The purpose of this tutorial is to learn more about combining error generation with our Runner and using it to compare differend ML models’ performance with errorified data. In this tutorial, instead of MNIST dataset, we’ll be using smaller 8x8 images of handwritten digits for performance reasons. The usecase is comparing some clustering algorithms using data with different amount of error.
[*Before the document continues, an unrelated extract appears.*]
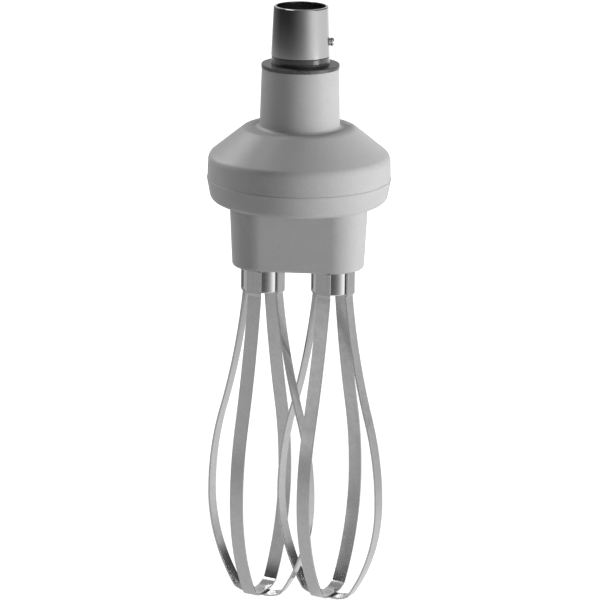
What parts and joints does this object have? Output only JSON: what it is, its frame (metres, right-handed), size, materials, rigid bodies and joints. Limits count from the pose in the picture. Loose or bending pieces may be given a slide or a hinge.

First we have to import the required modules. Let’s also disable some annoying warnings.

[1]:
import warnings
from abc import ABC, abstractmethod

import matplotlib.pyplot as plt
import numpy as np
from hdbscan import HDBSCAN
from numba.errors import NumbaDeprecationWarning, NumbaWarning
from numpy.random import RandomState
from sklearn.cluster import KMeans
from sklearn.metrics import adjusted_rand_score, adjusted_mutual_info_score

from dpemu import runner
from dpemu.dataset_utils import load_digits_
from dpemu.filters.common import Missing
from dpemu.ml_utils import reduce_dimensions
from dpemu.nodes import Array
from dpemu.plotting_utils import visualize_scores, visualize_classes, \
    print_results_by_model

warnings.simplefilter("ignore", category=NumbaDeprecationWarning)
warnings.simplefilter("ignore", category=NumbaWarning)
/home/thalvari/PycharmProjects/dpEmu/venv/lib/python3.7/site-packages/sklearn/externals/six.py:31: DeprecationWarning: The module is deprecated in version 0.21 and will be removed in version 0.23 since we've dropped support for Python 2.7. Please rely on the official version of six (https://pypi.org/project/six/).
  "(https://pypi.org/project/six/).", DeprecationWarning)
/home/thalvari/PycharmProjects/dpEmu/venv/lib/python3.7/site-packages/sklearn/externals/joblib/__init__.py:15: DeprecationWarning: sklearn.externals.joblib is deprecated in 0.21 and will be removed in 0.23. Please import this functionality directly from joblib, which can be installed with: pip install joblib. If this warning is raised when loading pickled models, you may need to re-serialize those models with scikit-learn 0.21+.
  warnings.warn(msg, category=DeprecationWarning)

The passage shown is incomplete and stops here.